Can you please post a Minimum Working Example (MWE) code so that we can try to figure out what’s going wrong?

Thanks for your willing to help. However, we find it difficult to minimize our script. Thus, we’ll try to debug it ourselves for now. Thanks again!
:kissing_heart: :kissing_heart:

Seems I am in a very similar shoe here. Got the error, yet hard to have a MWE. Want to learn more about your experience what helped. Thank you.

– update
I just read from @jpsamaroo that “There’s no explicit distribution of RAM with Julia or Distributed; memory stays on the node that allocates it unless you explicitly move it around.” Would would be a good pattern to adopt for writing @distributed for loop in case of memory outage?

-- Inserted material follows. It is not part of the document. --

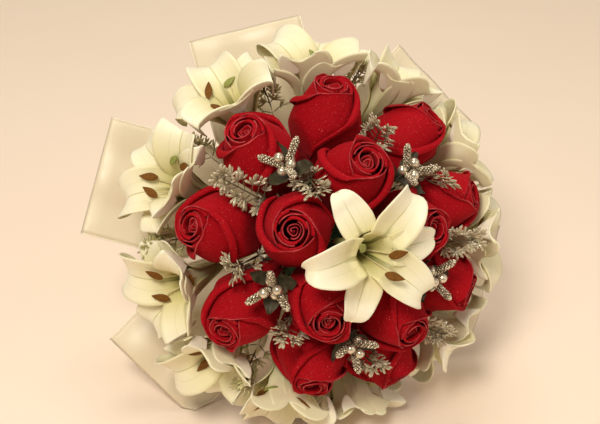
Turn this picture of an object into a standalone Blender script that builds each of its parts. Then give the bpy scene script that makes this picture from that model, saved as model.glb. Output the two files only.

You could use Dagger.jl to write the inner part of the loop. If a worker dies while running a task, the task is re-scheduled onto another (live) worker.

2 Likes

Thank you @jpsamaroo it worked out quite well. The kernel died and then the job is rescheduled. Much appreciated for the help.

1 Like

I found using @distributed with an aggregation method very helpful. An example would be like

nheads = @distributed (+) for i = 1:200000000
    Int(rand(Bool))
end

after a careful read of Dagger.jl, I didn’t find a good equivalent, and it seems the way to do it is

nheads_array = fetch.([Dagger.spawn(i) do I
   Int(rand(Bool))
end for I in 1: 200000000])
nheads = reduce(+, nheads_array)

would doing so results in parallel lunch of 200000000 cores from Dagger? I remember that @distributed is smart about only launch cores when the resource become available, not sure if Dagger would do the same.
Please help advice what would be a better way to do this. Thank you.

You could do this, but it would have huge overhead and horrible performance, because Dagger.spawn is intended to be used with fewer, larger tasks. The cost of Int(rand(Bool)) is absolutely tiny, so you really want to combine these into a larger task.

At the moment, Dagger doesn’t have anything like this, so you’ll have to manually partition the loop into sufficiently large pieces (maybe try partitioning such that you have one partition per available CPU thread).